Exercise requirements —
Only the lines from the one containing "cad_parts[node].hide_render = cad_parts[node].hide_viewport" down to the one containing "in imported if", inclusive, are to be quoted exactly.

Recorded data —

--------------------------------------------------

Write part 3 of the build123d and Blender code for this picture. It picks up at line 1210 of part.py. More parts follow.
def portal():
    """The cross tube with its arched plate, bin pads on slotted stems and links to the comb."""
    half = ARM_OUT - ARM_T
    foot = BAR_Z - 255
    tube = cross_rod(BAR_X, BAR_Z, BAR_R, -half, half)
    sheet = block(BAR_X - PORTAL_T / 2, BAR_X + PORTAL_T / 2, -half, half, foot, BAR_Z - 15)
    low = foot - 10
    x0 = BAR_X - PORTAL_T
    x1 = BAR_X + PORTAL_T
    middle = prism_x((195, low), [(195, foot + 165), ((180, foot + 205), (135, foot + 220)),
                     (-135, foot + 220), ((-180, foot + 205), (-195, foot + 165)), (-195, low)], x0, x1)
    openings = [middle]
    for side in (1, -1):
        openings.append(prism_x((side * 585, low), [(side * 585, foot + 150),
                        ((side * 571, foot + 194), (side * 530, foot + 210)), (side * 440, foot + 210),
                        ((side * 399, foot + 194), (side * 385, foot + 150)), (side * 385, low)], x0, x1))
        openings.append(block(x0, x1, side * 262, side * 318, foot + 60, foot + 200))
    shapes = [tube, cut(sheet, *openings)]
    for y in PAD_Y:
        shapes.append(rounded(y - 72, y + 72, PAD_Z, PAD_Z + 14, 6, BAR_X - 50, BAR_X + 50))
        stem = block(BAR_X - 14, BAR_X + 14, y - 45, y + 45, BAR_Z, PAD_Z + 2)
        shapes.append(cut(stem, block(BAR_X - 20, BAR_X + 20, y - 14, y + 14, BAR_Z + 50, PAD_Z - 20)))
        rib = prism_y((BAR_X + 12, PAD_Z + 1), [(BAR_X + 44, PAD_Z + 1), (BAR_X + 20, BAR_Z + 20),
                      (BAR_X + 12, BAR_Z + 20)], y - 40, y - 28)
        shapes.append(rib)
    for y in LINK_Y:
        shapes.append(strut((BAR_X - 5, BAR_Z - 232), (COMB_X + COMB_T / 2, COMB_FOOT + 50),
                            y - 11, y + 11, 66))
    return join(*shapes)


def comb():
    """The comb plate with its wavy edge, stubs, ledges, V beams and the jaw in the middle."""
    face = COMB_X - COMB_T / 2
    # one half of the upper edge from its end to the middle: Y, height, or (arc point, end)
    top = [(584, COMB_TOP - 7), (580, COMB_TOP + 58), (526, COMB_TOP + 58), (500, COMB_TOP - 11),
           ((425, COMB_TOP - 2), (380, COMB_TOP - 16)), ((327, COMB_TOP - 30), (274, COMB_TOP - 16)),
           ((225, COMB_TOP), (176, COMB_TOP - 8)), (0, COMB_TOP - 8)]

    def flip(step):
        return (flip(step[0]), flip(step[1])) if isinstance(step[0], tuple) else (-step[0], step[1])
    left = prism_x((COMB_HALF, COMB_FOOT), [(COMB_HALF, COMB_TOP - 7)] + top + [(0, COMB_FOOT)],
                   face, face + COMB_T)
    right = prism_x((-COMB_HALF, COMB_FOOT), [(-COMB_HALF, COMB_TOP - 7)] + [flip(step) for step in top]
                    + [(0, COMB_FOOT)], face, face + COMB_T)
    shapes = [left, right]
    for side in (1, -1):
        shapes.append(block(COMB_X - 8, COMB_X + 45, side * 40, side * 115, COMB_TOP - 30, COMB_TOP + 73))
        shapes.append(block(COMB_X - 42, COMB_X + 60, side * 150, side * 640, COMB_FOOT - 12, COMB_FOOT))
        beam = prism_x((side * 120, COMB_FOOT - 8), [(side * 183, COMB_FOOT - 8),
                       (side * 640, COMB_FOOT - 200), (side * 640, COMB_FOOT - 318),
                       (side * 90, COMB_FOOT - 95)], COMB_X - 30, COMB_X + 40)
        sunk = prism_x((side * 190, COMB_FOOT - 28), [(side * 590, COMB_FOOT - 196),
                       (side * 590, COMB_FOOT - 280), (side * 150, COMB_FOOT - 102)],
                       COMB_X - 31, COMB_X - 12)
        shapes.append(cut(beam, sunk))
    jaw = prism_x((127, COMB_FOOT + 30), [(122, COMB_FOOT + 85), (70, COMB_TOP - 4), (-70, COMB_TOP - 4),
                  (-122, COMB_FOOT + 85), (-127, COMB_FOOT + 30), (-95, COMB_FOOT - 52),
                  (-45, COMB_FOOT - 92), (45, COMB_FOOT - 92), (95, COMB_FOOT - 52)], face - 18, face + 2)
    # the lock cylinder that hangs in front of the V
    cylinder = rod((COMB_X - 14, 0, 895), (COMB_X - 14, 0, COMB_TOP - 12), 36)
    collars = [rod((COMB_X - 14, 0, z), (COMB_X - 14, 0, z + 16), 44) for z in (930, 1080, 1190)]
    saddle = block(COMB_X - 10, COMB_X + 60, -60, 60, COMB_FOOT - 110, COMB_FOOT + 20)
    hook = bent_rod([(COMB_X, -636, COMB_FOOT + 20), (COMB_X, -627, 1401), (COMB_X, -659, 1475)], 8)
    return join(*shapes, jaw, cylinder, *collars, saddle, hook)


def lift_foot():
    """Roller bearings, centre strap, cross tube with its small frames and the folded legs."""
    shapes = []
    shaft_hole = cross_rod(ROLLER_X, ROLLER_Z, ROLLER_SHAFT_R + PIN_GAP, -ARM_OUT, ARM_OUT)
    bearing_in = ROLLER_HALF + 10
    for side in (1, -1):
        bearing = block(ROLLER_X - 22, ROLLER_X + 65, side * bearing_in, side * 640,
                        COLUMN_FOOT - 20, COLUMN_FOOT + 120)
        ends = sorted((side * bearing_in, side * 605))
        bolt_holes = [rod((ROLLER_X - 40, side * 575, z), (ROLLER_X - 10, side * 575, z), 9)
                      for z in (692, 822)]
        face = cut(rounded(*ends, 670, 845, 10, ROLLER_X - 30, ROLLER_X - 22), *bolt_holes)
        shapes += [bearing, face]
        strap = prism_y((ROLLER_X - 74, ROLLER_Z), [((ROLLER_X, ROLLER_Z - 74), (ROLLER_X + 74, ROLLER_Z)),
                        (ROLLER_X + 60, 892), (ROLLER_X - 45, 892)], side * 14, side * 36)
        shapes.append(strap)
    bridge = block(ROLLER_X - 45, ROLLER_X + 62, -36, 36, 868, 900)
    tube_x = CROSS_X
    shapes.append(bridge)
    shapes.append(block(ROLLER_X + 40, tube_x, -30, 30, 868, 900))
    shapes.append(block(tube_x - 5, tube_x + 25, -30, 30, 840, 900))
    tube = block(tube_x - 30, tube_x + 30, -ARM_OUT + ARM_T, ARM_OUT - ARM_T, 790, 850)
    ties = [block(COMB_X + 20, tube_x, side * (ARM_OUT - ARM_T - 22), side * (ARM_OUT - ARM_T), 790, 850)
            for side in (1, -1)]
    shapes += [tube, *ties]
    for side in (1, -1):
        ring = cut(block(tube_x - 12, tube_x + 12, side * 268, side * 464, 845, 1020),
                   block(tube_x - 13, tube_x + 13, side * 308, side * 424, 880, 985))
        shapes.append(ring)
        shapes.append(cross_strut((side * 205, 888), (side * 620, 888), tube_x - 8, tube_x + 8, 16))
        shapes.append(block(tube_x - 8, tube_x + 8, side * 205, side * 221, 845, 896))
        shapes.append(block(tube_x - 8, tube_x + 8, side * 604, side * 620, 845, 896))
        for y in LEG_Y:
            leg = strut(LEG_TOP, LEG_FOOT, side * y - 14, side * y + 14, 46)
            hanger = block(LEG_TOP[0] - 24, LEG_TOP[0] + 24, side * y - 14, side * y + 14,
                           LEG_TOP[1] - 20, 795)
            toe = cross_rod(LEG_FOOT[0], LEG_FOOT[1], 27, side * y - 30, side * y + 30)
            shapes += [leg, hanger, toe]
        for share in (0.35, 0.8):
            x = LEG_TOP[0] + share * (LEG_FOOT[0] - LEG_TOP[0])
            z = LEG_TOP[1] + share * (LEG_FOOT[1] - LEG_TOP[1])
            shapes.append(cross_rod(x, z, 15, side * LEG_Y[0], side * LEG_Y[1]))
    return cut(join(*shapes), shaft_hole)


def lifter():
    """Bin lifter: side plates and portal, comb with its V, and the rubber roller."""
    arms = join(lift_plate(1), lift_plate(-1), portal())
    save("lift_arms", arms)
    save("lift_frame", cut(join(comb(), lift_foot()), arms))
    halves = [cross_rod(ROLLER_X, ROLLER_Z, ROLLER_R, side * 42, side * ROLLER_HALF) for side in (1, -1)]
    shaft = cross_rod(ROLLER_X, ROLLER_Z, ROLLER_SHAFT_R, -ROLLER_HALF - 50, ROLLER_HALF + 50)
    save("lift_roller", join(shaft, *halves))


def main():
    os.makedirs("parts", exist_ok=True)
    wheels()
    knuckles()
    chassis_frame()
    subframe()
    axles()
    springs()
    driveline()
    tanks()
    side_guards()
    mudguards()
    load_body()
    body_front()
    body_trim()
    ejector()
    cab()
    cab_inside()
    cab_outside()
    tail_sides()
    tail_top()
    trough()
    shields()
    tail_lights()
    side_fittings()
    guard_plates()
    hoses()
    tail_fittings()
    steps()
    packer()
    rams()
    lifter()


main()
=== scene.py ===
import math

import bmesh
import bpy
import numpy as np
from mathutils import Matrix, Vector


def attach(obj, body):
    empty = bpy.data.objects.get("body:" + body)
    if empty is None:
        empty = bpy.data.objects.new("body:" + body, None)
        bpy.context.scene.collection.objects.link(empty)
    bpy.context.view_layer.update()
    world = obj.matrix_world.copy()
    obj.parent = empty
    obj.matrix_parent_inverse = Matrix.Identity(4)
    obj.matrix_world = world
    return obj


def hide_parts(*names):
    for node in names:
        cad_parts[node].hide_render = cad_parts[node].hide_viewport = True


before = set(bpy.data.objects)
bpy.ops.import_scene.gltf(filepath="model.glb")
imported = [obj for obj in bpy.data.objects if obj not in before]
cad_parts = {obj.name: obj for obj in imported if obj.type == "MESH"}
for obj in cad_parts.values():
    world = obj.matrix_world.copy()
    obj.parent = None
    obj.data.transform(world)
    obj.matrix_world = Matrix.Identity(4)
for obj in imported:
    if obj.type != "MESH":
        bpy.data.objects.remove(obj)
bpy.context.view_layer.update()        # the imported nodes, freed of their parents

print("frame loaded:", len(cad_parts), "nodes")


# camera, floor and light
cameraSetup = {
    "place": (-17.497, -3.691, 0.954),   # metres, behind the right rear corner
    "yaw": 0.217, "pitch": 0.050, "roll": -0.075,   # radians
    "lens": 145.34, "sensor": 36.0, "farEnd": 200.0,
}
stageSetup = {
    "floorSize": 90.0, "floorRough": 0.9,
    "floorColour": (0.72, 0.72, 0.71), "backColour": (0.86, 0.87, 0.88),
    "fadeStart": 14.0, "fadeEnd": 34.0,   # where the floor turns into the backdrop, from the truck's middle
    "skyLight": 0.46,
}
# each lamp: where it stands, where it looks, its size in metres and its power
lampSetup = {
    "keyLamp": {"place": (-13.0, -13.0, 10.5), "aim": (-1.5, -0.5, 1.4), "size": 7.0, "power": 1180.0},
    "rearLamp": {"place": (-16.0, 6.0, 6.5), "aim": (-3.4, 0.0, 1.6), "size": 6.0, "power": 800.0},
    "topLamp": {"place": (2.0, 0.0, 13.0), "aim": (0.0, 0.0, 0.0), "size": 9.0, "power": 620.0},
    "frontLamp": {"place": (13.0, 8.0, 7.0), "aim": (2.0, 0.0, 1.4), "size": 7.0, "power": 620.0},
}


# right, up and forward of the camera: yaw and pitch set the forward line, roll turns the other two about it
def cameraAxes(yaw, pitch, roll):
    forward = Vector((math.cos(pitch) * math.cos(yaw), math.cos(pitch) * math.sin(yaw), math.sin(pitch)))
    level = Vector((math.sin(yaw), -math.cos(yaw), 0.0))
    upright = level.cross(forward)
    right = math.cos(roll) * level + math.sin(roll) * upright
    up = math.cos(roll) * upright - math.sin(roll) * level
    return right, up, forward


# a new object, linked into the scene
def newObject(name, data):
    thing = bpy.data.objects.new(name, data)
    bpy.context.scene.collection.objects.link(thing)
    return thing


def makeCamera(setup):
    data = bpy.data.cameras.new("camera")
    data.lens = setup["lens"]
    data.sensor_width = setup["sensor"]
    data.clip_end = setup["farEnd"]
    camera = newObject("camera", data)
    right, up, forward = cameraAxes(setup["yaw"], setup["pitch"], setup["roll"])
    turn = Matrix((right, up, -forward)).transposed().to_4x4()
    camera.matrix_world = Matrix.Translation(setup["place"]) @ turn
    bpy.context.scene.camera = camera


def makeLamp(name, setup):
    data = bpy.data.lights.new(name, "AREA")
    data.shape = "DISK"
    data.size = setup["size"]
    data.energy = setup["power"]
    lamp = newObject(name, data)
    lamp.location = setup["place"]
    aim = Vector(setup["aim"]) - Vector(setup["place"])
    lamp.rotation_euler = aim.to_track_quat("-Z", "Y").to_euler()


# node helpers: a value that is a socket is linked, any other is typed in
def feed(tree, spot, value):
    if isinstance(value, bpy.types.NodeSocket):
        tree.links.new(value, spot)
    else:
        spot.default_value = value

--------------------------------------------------

Correct response —
        cad_parts[node].hide_render = cad_parts[node].hide_viewport = True


before = set(bpy.data.objects)
bpy.ops.import_scene.gltf(filepath="model.glb")
imported = [obj for obj in bpy.data.objects if obj not in before]
cad_parts = {obj.name: obj for obj in imported if obj.type == "MESH"}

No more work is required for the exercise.